Theorem 27 Now let g be the monic irreducible polynomial for $\alpha$ over K. The coefficients of g are algebraic integers (since they can be expressed in terms of the conjugates of the algebraic integer $\alpha$), hence they are in $\mathbb{A}\cap K = R$.

Thus g $\in$ R[x] and we can consider $\overline{g}\in$ (R/P)[x].

$\overline{g}$ factors uniquely into monic irreducible factors in (R/P)[x], and we can write this factorization in the form $$\overline{g} =\overline{g}_1^{e_1}\dots \overline{g}_n^{e_n}$$ where the $\overline{g}_i$ are monic polynomials over R. It is assumed that the $\overline{g}_i$ are distinct.

Let everything be as above, and assume also that p does not divide |S/R[$\alpha$]|, where p is the prime of $\mathbb{Z}$ lying under P. Then the prime decomposition of PS is given by $$Q_1^{e^1}\dots Q_n^{e_n}$$ where $Q_i$ is the ideal (P, $g_i(\alpha$)) in S generated by P and $g_i(\alpha)$; in other words, Qi = PS + ($g_i(\alpha$)). Also, f ($Q_i$ |P) is equal to the degree of $g_i$ .

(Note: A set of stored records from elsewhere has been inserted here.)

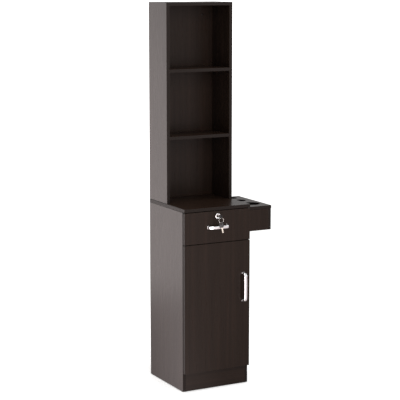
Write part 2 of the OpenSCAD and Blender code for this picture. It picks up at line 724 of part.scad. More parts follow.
module lock_plug() color(black_plastic) station() at_front(lock_x, lock_z) difference() {
    union() {
        translate([0, 0, tail_z + 0.3]) cylinder(r = plug_r, h = plug_face - tail_z - 0.3);
        translate([-tail_w / 2, -tail_w / 2, cam_z]) cube([tail_w, tail_w, cam_t + 0.3]);
    }
    translate([-key_t / 2 - 0.1, -blade_w / 2 - 0.1, plug_face + cut - keyway_d])
        cube([key_t + 0.2, blade_w + 0.2, keyway_d]);
    translate([0, 0, cam_z - cut]) cylinder(r = 1.6, h = cut + 4.5);
}
module lock_cam() color(zinc) station() at_front(lock_x, lock_z) translate([0, 0, cam_z]) difference() {
    linear_extrude(cam_t) {
        circle(r = cam_w / 2);
        translate([-cam_reach + 3, -cam_w / 2 + 2]) square([cam_reach - 3, cam_w - 4]);
        translate([-cam_reach + 3, 0]) intersection() {
            circle(r = cam_w / 2 - 2);
            translate([-3, -cam_w / 2]) square([3, cam_w]);
        }
    }
    translate([0, 0, -cut]) linear_extrude(cam_t + 2 * cut) square(tail_w + 2 * slip, center = true);
}
module cam_screw() color(zinc) station() at_front(lock_x, lock_z) {
    translate([0, 0, cam_z - 2.4]) cylinder(r1 = 4.4, r2 = 5.2, h = 2.4);
    translate([0, 0, cam_z]) cylinder(r = 1.6, h = 4);
}
keeper_t = 1.6;
keeper_y = carcass_y + 0.4;
keeper_h = 11;
keeper_w = 44;
keeper_x0 = lock_x - keeper_w / 2;
keeper_x1 = lock_x + keeper_w / 2;
module lock_keeper() color(zinc) station() difference() {
    union() {
        block([keeper_x0, keeper_y, counter_z - keeper_h], [keeper_x1, keeper_y + keeper_t, counter_z]);
        block([keeper_x0, keeper_y, counter_z - keeper_t], [keeper_x1, keeper_y + 24, counter_z]);
    }
    for (s = [-1, 1]) translate([lock_x + s * 14, keeper_y + 15, counter_z - keeper_t - cut])
        cylinder(r = 2, h = keeper_t + 2 * cut);
}

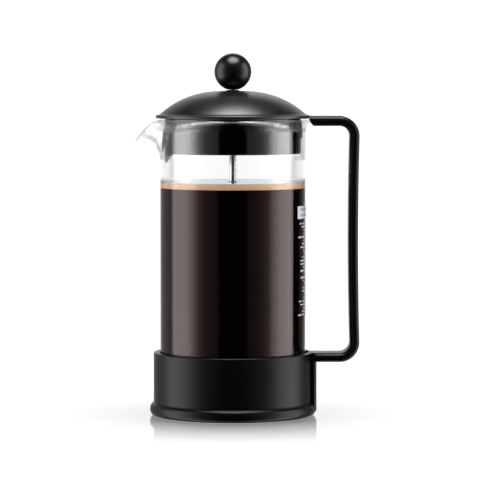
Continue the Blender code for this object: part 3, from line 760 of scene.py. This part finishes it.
gap = calc(tree, "LESS_THAN", chance(tree, 0.0, 1.0, given["Seed"], index), GAP_SHARE)
blank = chance(tree, 0.0, 1.0, calc(tree, "ADD", given["Seed"], 1.0), row)
blank = calc(tree, "LESS_THAN", blank, given["Blank Rows"])
empty = calc(tree, "MAXIMUM", past_end, calc(tree, "MAXIMUM", gap, blank))
values = {"Geometry": points, "Selection": empty}
kept = add(tree, "GeometryNodeDeleteGeometry", values).outputs[0]
bar_width = calc(tree, "MULTIPLY", given["Column Pitch"], BAR_SHARE)
bar_size = xyz(tree, given["Ink"], bar_width, given["Bar Height"])
bar = add(tree, "GeometryNodeMeshCube", {"Size": bar_size}).outputs[0]
parts = parts_of(tree, add(tree, "GeometryNodeInputPosition").outputs[0])
facing = xyz(tree, z=calc(tree, "ARCTAN2", parts[1], parts[0]))
scale = xyz(tree, 1.0, 1.0, chance(tree, SHORTEST_BAR, 1.0, given["Seed"]))
values = {"Points": kept, "Instance": bar, "Rotation": facing, "Scale": scale}
bars = add(tree, "GeometryNodeInstanceOnPoints", values).outputs[0]
end_tree(tree, bars, given["Material"])
rows_tree = tree

INK = 0.05
ink_low = BEAKER_RADIUS + 0.02              # just clear of the glass
ink_radius = BEAKER_RADIUS + INK / 2.0 + 0.02
notes = grow("printed_notes", bpy.data.meshes.new("notes"), rows_tree, {
    "Rows": 28, "Columns": 42, "Radius": ink_radius * MM, "Top": 127.3 * MM, "Row Pitch": 2.22 * MM,
    "Column Pitch": 1.12 * MM, "Bar Height": 1.45 * MM, "Ink": INK * MM, "Seed": 7, "Material": ink_white})
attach(notes, "root")
report(notes)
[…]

I tried doing it but I think I'm doing something wrong. How do I use the relations between p and m?

I always get that the minimal polynomial of $\sqrt{m}$ is $x^2-m=(x-m)(x+m)$ and so $Q_1=(P,2\sqrt{m})\wedge Q_2=(P,0)$ whose product is not equal, for example, to $(p,\sqrt{m})$.

Can you help me?

Answer 1

We start with the general case picking $g(x)=x^2-m,\; \alpha=\sqrt {m},\; K=\mathbb{Q},\; L=\mathbb{Q}(\sqrt {m})$ $p\not|\left|\frac {S}{\mathbb{Z}[\sqrt{m}]}\right|$.

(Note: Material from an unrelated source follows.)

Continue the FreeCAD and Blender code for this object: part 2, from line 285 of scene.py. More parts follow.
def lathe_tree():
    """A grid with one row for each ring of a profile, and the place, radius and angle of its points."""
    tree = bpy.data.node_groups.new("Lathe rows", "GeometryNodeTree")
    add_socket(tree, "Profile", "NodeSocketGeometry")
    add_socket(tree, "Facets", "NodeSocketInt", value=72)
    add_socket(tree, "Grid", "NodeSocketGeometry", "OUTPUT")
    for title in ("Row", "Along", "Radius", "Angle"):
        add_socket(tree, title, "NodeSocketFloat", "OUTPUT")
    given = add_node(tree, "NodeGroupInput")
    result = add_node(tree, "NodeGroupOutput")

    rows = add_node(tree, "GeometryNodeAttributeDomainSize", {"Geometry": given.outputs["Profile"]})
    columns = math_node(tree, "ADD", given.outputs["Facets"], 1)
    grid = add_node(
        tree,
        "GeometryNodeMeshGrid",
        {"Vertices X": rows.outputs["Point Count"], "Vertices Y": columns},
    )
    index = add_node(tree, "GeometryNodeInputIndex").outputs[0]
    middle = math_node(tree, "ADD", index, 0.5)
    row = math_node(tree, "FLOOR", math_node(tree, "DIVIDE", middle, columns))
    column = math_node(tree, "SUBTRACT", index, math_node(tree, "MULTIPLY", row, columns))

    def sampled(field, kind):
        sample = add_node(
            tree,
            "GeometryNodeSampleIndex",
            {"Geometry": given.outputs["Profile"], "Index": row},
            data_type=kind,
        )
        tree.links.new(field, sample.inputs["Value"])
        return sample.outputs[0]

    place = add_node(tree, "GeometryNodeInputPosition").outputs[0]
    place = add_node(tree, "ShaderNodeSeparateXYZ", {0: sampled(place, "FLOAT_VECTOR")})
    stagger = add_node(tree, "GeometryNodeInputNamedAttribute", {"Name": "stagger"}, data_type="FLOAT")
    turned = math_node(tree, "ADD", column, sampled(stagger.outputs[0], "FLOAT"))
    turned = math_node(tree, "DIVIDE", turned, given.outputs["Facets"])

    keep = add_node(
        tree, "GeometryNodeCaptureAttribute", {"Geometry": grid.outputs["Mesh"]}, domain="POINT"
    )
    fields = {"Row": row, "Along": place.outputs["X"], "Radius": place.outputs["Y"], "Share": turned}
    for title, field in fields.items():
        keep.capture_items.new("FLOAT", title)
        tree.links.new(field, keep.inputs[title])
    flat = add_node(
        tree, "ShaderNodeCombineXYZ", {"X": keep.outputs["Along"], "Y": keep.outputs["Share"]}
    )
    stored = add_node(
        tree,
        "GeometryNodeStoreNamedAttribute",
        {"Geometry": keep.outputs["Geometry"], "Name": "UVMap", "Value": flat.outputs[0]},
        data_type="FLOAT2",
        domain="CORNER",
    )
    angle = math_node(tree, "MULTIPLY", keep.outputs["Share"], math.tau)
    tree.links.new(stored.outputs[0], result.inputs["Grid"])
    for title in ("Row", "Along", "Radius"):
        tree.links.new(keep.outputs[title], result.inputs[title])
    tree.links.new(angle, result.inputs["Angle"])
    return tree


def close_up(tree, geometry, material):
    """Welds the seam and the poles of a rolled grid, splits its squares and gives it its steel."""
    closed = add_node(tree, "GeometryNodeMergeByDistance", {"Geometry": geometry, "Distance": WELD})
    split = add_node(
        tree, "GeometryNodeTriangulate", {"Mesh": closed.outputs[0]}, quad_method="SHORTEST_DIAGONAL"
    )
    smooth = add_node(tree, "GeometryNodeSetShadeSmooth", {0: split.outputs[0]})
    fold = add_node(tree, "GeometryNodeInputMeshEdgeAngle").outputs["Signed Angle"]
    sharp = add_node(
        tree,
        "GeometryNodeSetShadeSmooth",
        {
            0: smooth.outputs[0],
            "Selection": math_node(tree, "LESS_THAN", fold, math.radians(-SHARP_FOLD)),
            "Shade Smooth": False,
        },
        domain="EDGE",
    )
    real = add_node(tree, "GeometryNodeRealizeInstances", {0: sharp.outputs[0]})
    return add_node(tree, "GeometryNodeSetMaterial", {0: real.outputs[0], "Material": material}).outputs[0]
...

A problem arises when $m\equiv1\; (mod\; 4)$ and p=2, in that special case we pick $\alpha=\frac{1+\sqrt{2}}{2}$ $g(x)=x^2-x+\frac{1-m}{4}$.

In the general case,

1. if $p|m|$, $x^2-m\equiv x^2\; (mod\; p)\mathbb{Z}[x]$; so $g_1(x)=g_2(x)=x$ and $pS=Q^2$ where $Q=(p,\sqrt{m})$;
2. if m is a non zero square (mod p), $m\equiv n^2\; (mod\; p)$ we get $$ x^2-m\equiv(x-n)(x+n)\; (mod\; p)\mathbb{Z}[x]$$ so $g_1(x)=x-n$, $g_2(x)=x+n$ and $pS=Q_1Q_2$ where $Q_1=(p,\sqrt{m}-n)$ and $Q_2=(p,\sqrt{m}+n);$
3. if m is not a square (mod p) then g(x) is irreducible (mod p) and $Q=(p,g(\alpha)=0)=pS$ is a prime with residue degree 2.

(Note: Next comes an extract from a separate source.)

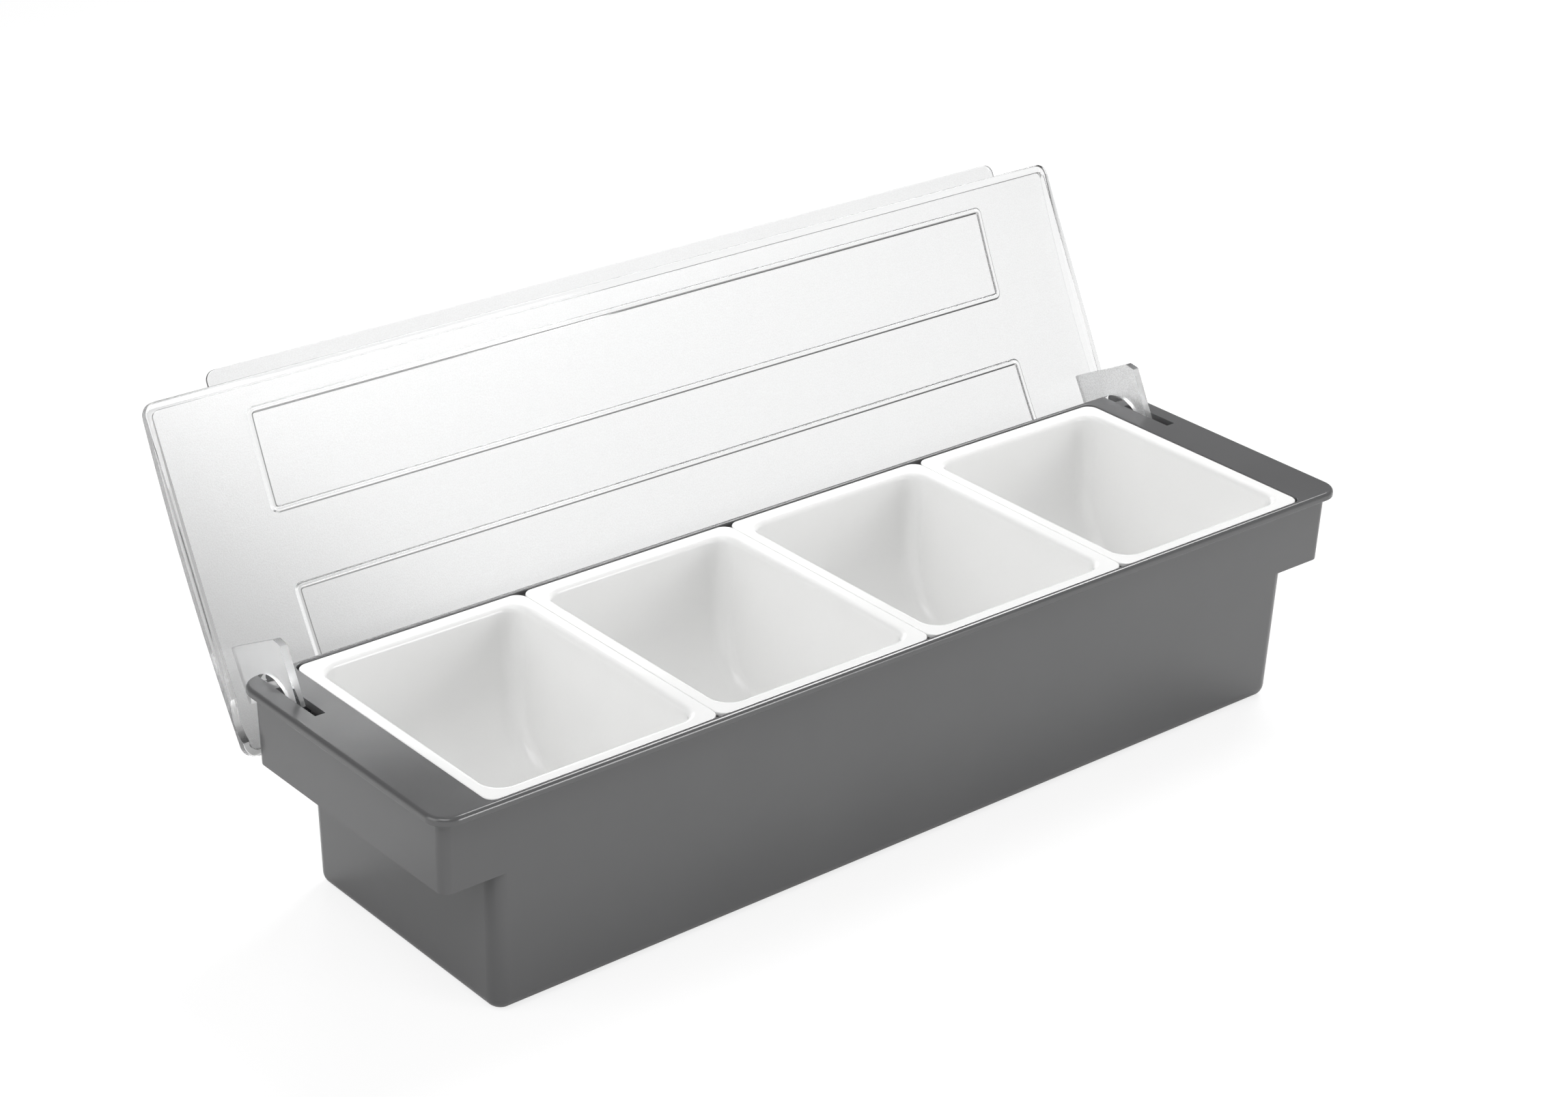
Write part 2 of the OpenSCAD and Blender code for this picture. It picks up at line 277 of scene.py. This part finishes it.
tub_solid = Moulding(drafted(SKIRT, 0, BASE_R), 0)
for along, up in quarter_turn(BASE_R, 8)[1:]:
    tub_solid.to(drafted(SKIRT, up, BASE_R - along), up)
tub_solid.to(drafted(SKIRT, LIP_Z), LIP_Z)
for along, up in quarter_turn(LIP_EDGE_R, 3):
    tub_solid.to(drawn_in(RIM, LIP_EDGE_R - along), LIP_Z + up)
for along, up in reversed(quarter_turn(RIM_EDGE_R, 6)):
    tub_solid.to(drawn_in(RIM, RIM_EDGE_R - along), RIM_Z - up)
for along, up in quarter_turn(SEAT_EDGE_R, 3):
    tub_solid.to(drawn_in(SEAT, along - SEAT_EDGE_R), RIM_Z - up)
tub_solid.to(SEAT, SEAT_Z)
for along, up in quarter_turn(SEAT_EDGE_R, 3):
    tub_solid.to(drafted(WELL, SEAT_Z - up, along - SEAT_EDGE_R), SEAT_Z - up)
for along, up in reversed(quarter_turn(WELL_R, 6)):
    tub_solid.to(drafted(WELL, FLOOR_Z + up, WELL_R - along), FLOOR_Z + up)

# The space under the skirts and inside them, all round the tub, is cut out of the solid. The
# tub's outline in it is a hair wider and lower than the solid's, so that no two faces meet.
grip = Moulding(drafted(SKIRT, SKIRT_Z - 2, WALL), SKIRT_Z - 2)
grip.to(drafted(SKIRT, LIP_Z, WALL), LIP_Z)
below = box((-260, -80, -5), (-205, 80, SKIRT_Z))
below = combined(below, box((205, -80, -5), (260, 80, SKIRT_Z)), "UNION")
hollow = combined(below, grip.closed(), "UNION")
HAIR = 0.02
tub_outside = Moulding(drafted(TUB, 0, BASE_R - HAIR), -HAIR)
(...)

In the special case, there are two possibilities:

1. if $m\equiv 1\; (mod\; 8)$ then g(x) has the zeroes $\alpha_1=0$ and $\alpha_2=1$ in $\mathbb{F}_2$ so $g_1(x)=x$ and $g_2(x)=x-1$ work; in this case $Q_1=(2,\alpha)=\left(2,\frac{1+\sqrt {m}}{2}\right)$ and $Q_2=(2,\alpha-1)=\left(2,\frac{1-\sqrt{m}}{2}\right)$;
2. if $m\equiv 5\; (mod\; 8)$ then g(x) is irreducible (mod 2) so $Q=(2,g(\alpha)=0)=2S$ is a prime of residue degree 2.

Answer 2

First of all, the factorization of $x^2-m$ (when it exists) is $(x-\sqrt{m})(x+\sqrt{m})$ not $(x-m)(x+m)$ as you wrote. Thus the key question is whether $\sqrt{m}$ exists in $\frac{R}{P}$.

An example to illustrate this : take $m=7,p=29$. Then $m$ is a square modulo $p$ (since $6^2\equiv m\ \mod p$), so in $\frac{\mathbb Z}{p{\mathbb Z}}$, $x^2-m$ factorizes $x^2-m=x^2-7=(x-6)(x+6)$ ; you have $\bar{g_1}=x-6,\bar{g_2}=x+6$. Accordingly, the ideal $(p)$ decomposes as $(p)=(p,\sqrt{m}-6)(p,\sqrt{m}+6)$.

If you want to "visualize" those ideals more, note that $(p)$ is the set of all $x+y\sqrt{m}$ such that $p$ divides both $x$ and $y$, $(p,\sqrt{m}-6)$ is the set of all $x+y\sqrt{m}$ such that $p$ divides $x-6y$, and $(p,\sqrt{m}+6)$ is the set of all $x+y\sqrt{m}$ such that $p$ divides $x+6y$.